So many people that have been weaned on digital video and Non-linear editing don't learn the importance of "regular light" mixed in with colored lights. I think it's that dang NLE "filter" fix for everything that goes wrong. "Oh put a filter on it", "Yeah, let's put a filter on it", nonsense. You can only filter something in NLE if there is luminence in the shot to begin with. If you only had colored lights to work with, you already were in trouble and you automatically would have to keep your iris practically wide open to have any hope of a getting an acceptable exposure, however...

...I have touched on this topic on my super-8mm.com website. Tri-X does not seem that light sensitive to me, and if I was ever worried about not having enough light, I'd instantly go to either 200T negative or more likely 500T negative and just turn it black and white later if I wasn't sure I had enough light to begin with and wouldn't be able to add any light.

In general I have found it difficult to get house lights turned up at events in which people have paid money to enter and are there to have a good time rather than being there for your shoot. This again is an example of a HYBRID shoot that I have talked about in the past. HYBRID shoots are shoots where you are allowed to film at a location but you don't have the authority to change much of what it is you are filming. Unfortunately for you, the establishment you filmed at has a responsibility to it's PAID guests, so getting the lights turned up might have really been a big deal to them. However, there probably was wiggle room to bring up some house lights just enough to give you a base of "regular light" to work with.

As for the regular video camera looking fine, the bottom line is you didn't give the Super-8 camera a chance to compete once you locked the f-stop at 5.6, game over at that point. In general, figure digital cameras are working at around an ASA of between 250-500, so if your digital video camera was wide open, then how could your super-8 camera set to f 5.6 capture the same level of recording with black and white film rated at ASA 160?
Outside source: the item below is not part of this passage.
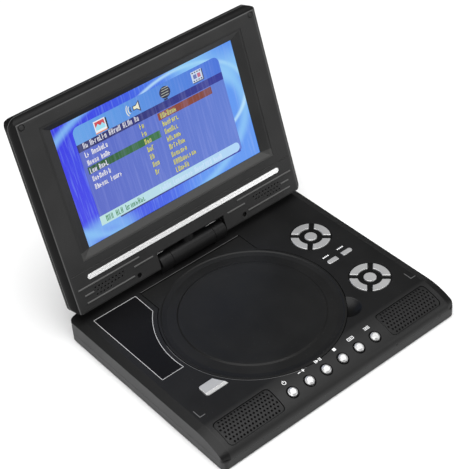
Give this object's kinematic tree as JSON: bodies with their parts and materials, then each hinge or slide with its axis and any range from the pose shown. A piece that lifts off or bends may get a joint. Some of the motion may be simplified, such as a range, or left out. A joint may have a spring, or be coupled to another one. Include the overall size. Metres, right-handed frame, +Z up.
{
  "type": "portable dvd player",
  "caption": "Clamshell portable DVD player with a tilting and swivelling widescreen lid, a lift-up disc door, silver keys and perforated speaker grilles.",
  "frame": {"origin": "middle of the base's footprint, on the plane that the rubber feet rest on", "axes": "+X to the user's right, +Y to the back where the lid is hinged, +Z up"},
  "size_m": [0.2068, 0.2068, 0.1625],
  "materials": {
    "base_plastic": "fine texture",
    "deck_plastic": "satin",
    "battery_wrap": "film",
    "inner_plastic": "moulded",
    "steel": "turned",
    "dark_steel": "blackened",
    "gloss_black": "polished",
    "speaker_black": "paper and plastic",
    "grille_plastic": "perforated",
    "sheet_steel": "pressed",
    "rubber": "soft",
    "circuit_board": "solder mask",
    "socket_black": "moulded",
    "door_plastic": "satin",
    "silver_keys": "silver paint",
    "lens_glass": "coated",
    "back_plastic": "gloss",
    "bezel_plastic": "satin",
    "frame_plastic": "satin",
    "screen": "lit display",
    "white_film": "diffuser",
    "bright_trim": "bright"
  },
  "bodies": {
    "base": {"bottom_case": "base_plastic", "top_case": "deck_plastic", "battery_pack": "battery_wrap", "battery_cover": "base_plastic", "disc_tray": "inner_plastic", "door_pins": "steel", "gloss_plate": "gloss_black", "speakers": "speaker_black", "speaker_grilles": "grille_plastic", "drive_chassis": "sheet_steel", "chassis_dampers": "rubber", "spindle_motor": "sheet_steel", "guide_rods": "steel", "sled_motor": "sheet_steel", "main_board": "circuit_board", "key_boards": "circuit_board", "dc_jack": "socket_black", "audio_jacks": "socket_black", "usb_socket": "sheet_steel", "rubber_feet": "rubber", "case_screws": "steel", "hinge_leaves": "sheet_steel", "hinge_shafts": "steel"},
    "door": {"disc_door": "door_plastic"},
    "open_key": {"open_button": "silver_keys"},
    "spindle": {"spindle_hub": "inner_plastic"},
    "pickup": {"optical_pickup": "inner_plastic", "pickup_lens": "lens_glass"},
    "feed_screw": {"lead_screw": "steel"},
    "switch": {"power_switch": "socket_black"},
    "turret": {"hinge_barrel": "deck_plastic", "swivel_post": "steel"},
    "lid": {"swivel_plate": "sheet_steel", "lid_back": "back_plastic", "lid_bezel": "bezel_plastic", "screen_frame": "frame_plastic", "lcd_panel": "screen", "backlight": "white_film", "screen_board": "circuit_board", "trim_strip": "bright_trim", "lid_screws": "dark_steel", "lid_bumpers": "rubber"},
    "front_key_1_body": {"front_key_1": "silver_keys"},
    "front_key_2_body": {"front_key_2": "silver_keys"},
    "front_key_3_body": {"front_key_3": "silver_keys"},
    "front_key_4_body": {"front_key_4": "silver_keys"},
    "front_key_5_body": {"front_key_5": "silver_keys"},
    "front_key_6_body": {"front_key_6": "silver_keys"},
    "pill_key_1_body": {"pill_key_1": "silver_keys"},
    "pill_key_2_body": {"pill_key_2": "silver_keys"},
    "upper_pad_right_body": {"upper_pad_right": "silver_keys"},
    "upper_pad_back_body": {"upper_pad_back": "silver_keys"},
    "upper_pad_left_body": {"upper_pad_left": "silver_keys"},
    "upper_pad_front_body": {"upper_pad_front": "silver_keys"},
    "upper_pad_centre_body": {"upper_pad_centre": "silver_keys"},
    "lower_pad_right_body": {"lower_pad_right": "silver_keys"},
    "lower_pad_back_body": {"lower_pad_back": "silver_keys"},
    "lower_pad_left_body": {"lower_pad_left": "silver_keys"},
    "lower_pad_front_body": {"lower_pad_front": "silver_keys"},
    "lower_pad_centre_body": {"lower_pad_centre": "silver_keys"}
  },
  "joints": [
    {"name": "screen_tilt", "type": "hinge", "parent": "base", "child": "turret", "pos_m": [0, 0.07622, 0.02575], "axis": [-1, 0, 0], "range_deg": [-107.4, 28]},
    {"name": "screen_swivel", "type": "hinge", "parent": "turret", "child": "lid", "pos_m": [0, 0.07741, 0.02538], "axis": [0, 0.299, 0.9542], "range_deg": [0, 180]},
    {"name": "disc_door_hinge", "type": "hinge", "parent": "base", "child": "door", "pos_m": [-0.0076, 0.0654, 0.0164], "axis": [-1, 0, 0], "range_deg": [0, 65]},
    {"name": "open_button_press", "type": "slide", "parent": "base", "child": "open_key", "axis": [0, 0, -1], "range_m": [0, 0.0005], "stiffness_N_per_m": 400},
    {"name": "spindle_spin", "type": "hinge", "parent": "base", "child": "spindle", "pos_m": [-0.0076, 0.0009, 0.012], "axis": [0, 0, 1], "continuous": true},
    {"name": "pickup_slide", "type": "slide", "parent": "base", "child": "pickup", "axis": [-1, 0, 0], "range_m": [0, 0.032]},
    {"name": "feed_screw_spin", "type": "hinge", "parent": "base", "child": "feed_screw", "pos_m": [-0.03, 0.0239, 0.0069], "axis": [1, 0, 0], "range_deg": [0, 3840]},
    {"name": "power_switch_slide", "type": "slide", "parent": "base", "child": "switch", "axis": [0, 1, 0], "range_m": [0, 0.003]},
    {"name": "front_key_1_press", "type": "slide", "parent": "base", "child": "front_key_1_body", "axis": [0, 0.3182, -0.948], "range_m": [0, 0.0008], "stiffness_N_per_m": 400},
    {"name": "front_key_2_press", "type": "slide", "parent": "base", "child": "front_key_2_body", "axis": [0, 0.3182, -0.948], "range_m": [0, 0.0008], "stiffness_N_per_m": 400},
    {"name": "front_key_3_press", "type": "slide", "parent": "base", "child": "front_key_3_body", "axis": [0, 0.3182, -0.948], "range_m": [0, 0.0008], "stiffness_N_per_m": 400},
    {"name": "front_key_4_press", "type": "slide", "parent": "base", "child": "front_key_4_body", "axis": [0, 0.3182, -0.948], "range_m": [0, 0.0008], "stiffness_N_per_m": 400},
    {"name": "front_key_5_press", "type": "slide", "parent": "base", "child": "front_key_5_body", "axis": [0, 0.3182, -0.948], "range_m": [0, 0.0008], "stiffness_N_per_m": 400},
    {"name": "front_key_6_press", "type": "slide", "parent": "base", "child": "front_key_6_body", "axis": [0, 0.3182, -0.948], "range_m": [0, 0.0008], "stiffness_N_per_m": 400},
    {"name": "pill_key_1_press", "type": "slide", "parent": "base", "child": "pill_key_1_body", "axis": [0, 0, -1], "range_m": [0, 0.0005], "stiffness_N_per_m": 400},
    {"name": "pill_key_2_press", "type": "slide", "parent": "base", "child": "pill_key_2_body", "axis": [0, 0, -1], "range_m": [0, 0.0005], "stiffness_N_per_m": 400},
    {"name": "upper_pad_right_press", "type": "slide", "parent": "base", "child": "upper_pad_right_body", "axis": [0, 0, -1], "range_m": [0, 0.0005], "stiffness_N_per_m": 400},
    {"name": "upper_pad_back_press", "type": "slide", "parent": "base", "child": "upper_pad_back_body", "axis": [0, 0, -1], "range_m": [0, 0.0005], "stiffness_N_per_m": 400},
    {"name": "upper_pad_left_press", "type": "slide", "parent": "base", "child": "upper_pad_left_body", "axis": [0, 0, -1], "range_m": [0, 0.0005], "stiffness_N_per_m": 400},
    {"name": "upper_pad_front_press", "type": "slide", "parent": "base", "child": "upper_pad_front_body", "axis": [0, 0, -1], "range_m": [0, 0.0005], "stiffness_N_per_m": 400},
    {"name": "upper_pad_centre_press", "type": "slide", "parent": "base", "child": "upper_pad_centre_body", "axis": [0, 0, -1], "range_m": [0, 0.0005], "stiffness_N_per_m": 400},
    {"name": "lower_pad_right_press", "type": "slide", "parent": "base", "child": "lower_pad_right_body", "axis": [0, 0, -1], "range_m": [0, 0.0005], "stiffness_N_per_m": 400},
    {"name": "lower_pad_back_press", "type": "slide", "parent": "base", "child": "lower_pad_back_body", "axis": [0, 0, -1], "range_m": [0, 0.0005], "stiffness_N_per_m": 400},
    {"name": "lower_pad_left_press", "type": "slide", "parent": "base", "child": "lower_pad_left_body", "axis": [0, 0, -1], "range_m": [0, 0.0005], "stiffness_N_per_m": 400},
    {"name": "lower_pad_front_press", "type": "slide", "parent": "base", "child": "lower_pad_front_body", "axis": [0, 0, -1], "range_m": [0, 0.0005], "stiffness_N_per_m": 400},
    {"name": "lower_pad_centre_press", "type": "slide", "parent": "base", "child": "lower_pad_centre_body", "axis": [0, 0, -1], "range_m": [0, 0.0005], "stiffness_N_per_m": 400}
  ],
  "couplings": [
    {"joint": "feed_screw_spin", "follows": "pickup_slide", "rad_per_m": 2094.4}
  ]
}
I wish you had asked about this before your shoot so you would have some useful information and a more satisfying result.

If newbies want a simple answer to shooting indoors with low light levels, don't even bother shooting anything other than Kodak Vision 500T. Even if you desire black and white, just turn the Vision 500T black and white either when you transfer your film to video or when you are editing, but also do a second pass in color as well because you may find yourself really liking the colors and fine grain as well.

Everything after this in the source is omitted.